理想のZ900RSを追求!サス、スイングアーム、ホイール…大物パーツを投入して、その調律を楽しもう!【アクティブ Z900RS試乗】
文/Webikeプラス 小川 勤 【画像】理想のZ900RSを追求したアクティブのZ900RSをギャラリーで見る(20枚)
デモ車を製作してわかる、機能パーツの完成度と相性
カワサキZ900RSは、さまざまなコンストラクターやユーザーがカスタムで思い思いのスタイルを生み出し続けているマシン。

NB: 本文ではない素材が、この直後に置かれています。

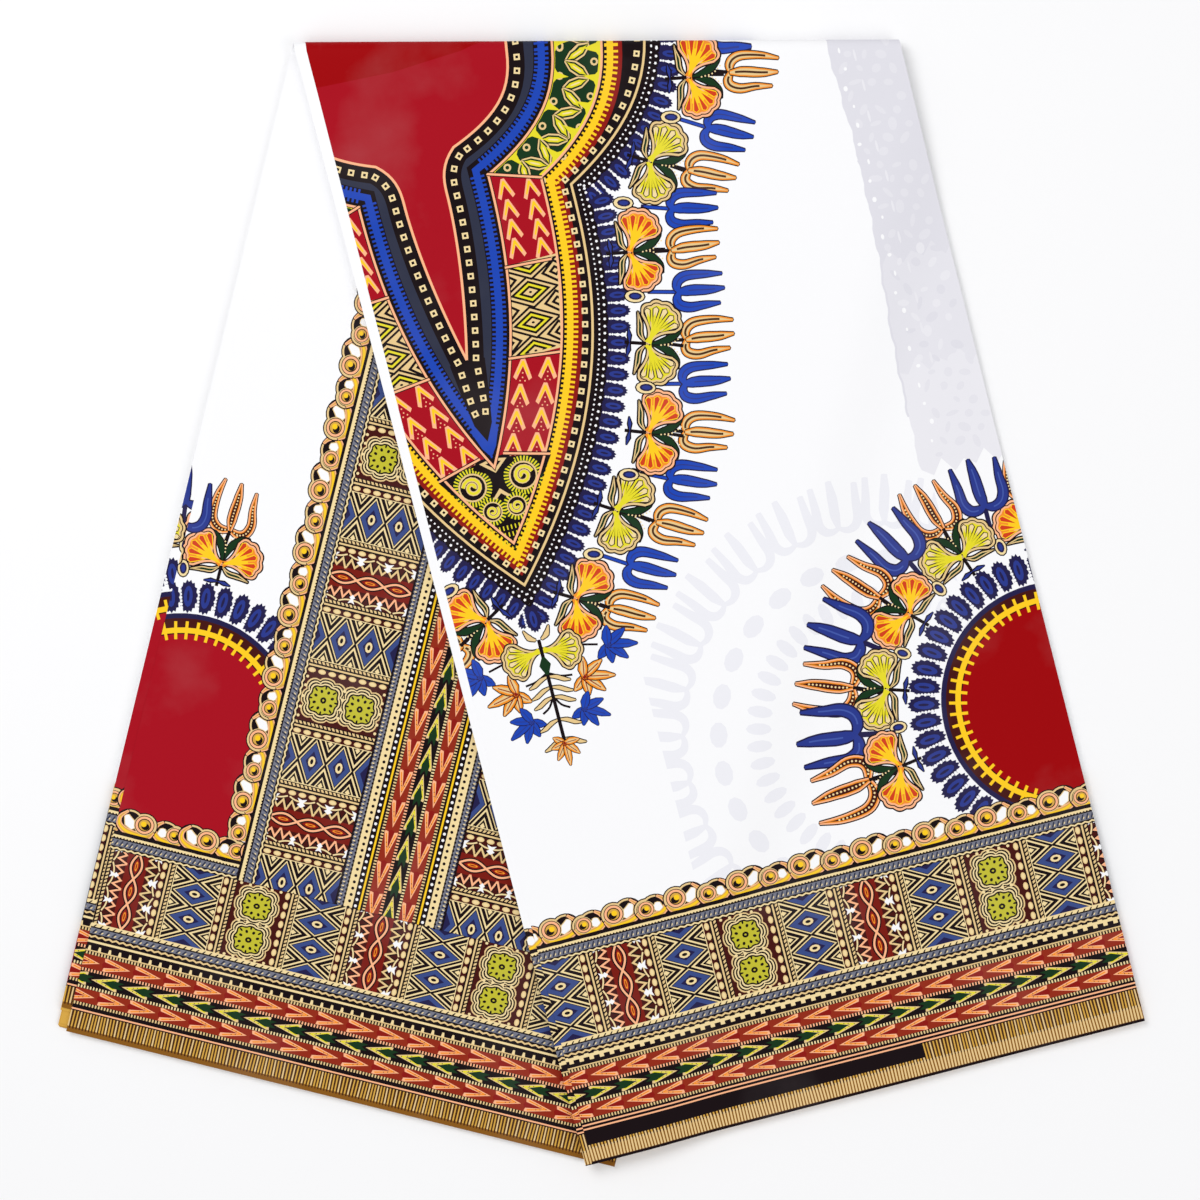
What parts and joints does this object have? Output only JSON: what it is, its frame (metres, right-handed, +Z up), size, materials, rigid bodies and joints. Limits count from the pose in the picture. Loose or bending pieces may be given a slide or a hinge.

いま、日本でもっともカスタムされているビッグバイクと言っても過言ではなく、2017年のデビュー以降、その勢いは止まらない。 コロナ禍では新車より高い中古車が誕生し、バイクを入手するのも困難な時期が続いたが、最近では新車も流通し始め、中古車の台数も豊富、さらに価格も落ち着き始めている。だからこそ、いまカスタムが面白い。 アクティブでもZ900RSはデビュー時から力を注ぎ続け、常にモディファイを続けているマシン。ドレスアップパーツからハードパーツまでそのバリエーションは豊富だ。 このカワサキKR500カラーを纏ったアクティブのZ900RSは、2023年のモーターサイクルショーでお披露目。その佇まいは昔ながらのカワサキらしさに加え、モダンクラシックな雰囲気も持ち合わせている。幸運にも試乗する機会に恵まれたので、そのインプレッションをお届けしよう。
ライダーのリアルな声に応えるアクティブのものづくり
このZ900RSの特徴は、走りのポテンシャルを予感させる足まわりの豪華装備だろう。ハンドリングはとても穏やか。ライダーを急かさない味付けだ。 オリジナルの『口の字断面(目の字や日の字でなく角パイプの中に仕切りがない)』のスイングアームは、ノーマルよりも縦剛性を確保しつつ、横剛性を最適化することでしなやかさを得ている。コーナー立ち上がりでスロットルを開けた際に、後輪のグリップを作りやすい。ネイキッドというよりは近年のスーパースポーツのフィーリングに近く、それは最新のラジアルタイヤの性能をも考慮したもの。同社で以前から製品化しているプレスフォーミングスイングアームの特性を踏襲しつつ、「やはり角パイプのルックスが良い」というカスタマーの声に応えたものだ。 前後サスペンションはハイパープロ製。フロントはノーマルフォークにスプリングとオイルを組み込み、リヤはフルアジャスタブルモノショックを装着している。前後のバランスは良く、ピッチングの少ないしなやかな動きを約束。ゲイルスピード製のアルミ鍛造ホイールは軽やかさをもたらし、同ブレーキは制動時もリリース時もレスポンスが良い特性だった。 そして、好印象だったのがステップだ。剛性感と節度の良さ、そしてステップバーのグリップの高さはスポーツライディング時に理想的なステップワークを約束。コーナーの切り返しで身体を入れ替える際、特にアウト側の足でステップを踏み込んだ時の応答性が抜群で、シフトタッチも気持ちが良かった。 ステップを構成する部品の大半がアルミの7075材(ほとんどのリプレイスステップは2000番台か5000番台で、番手が大きくなると硬くて高価になる)で製作され、コストのかけ方とこだわりがカスタムパーツの領域を超えているのだ。まるでレーシングマシンに使用されるような材料と設計が、市販車とは思えない操作感をもたらしてくれる。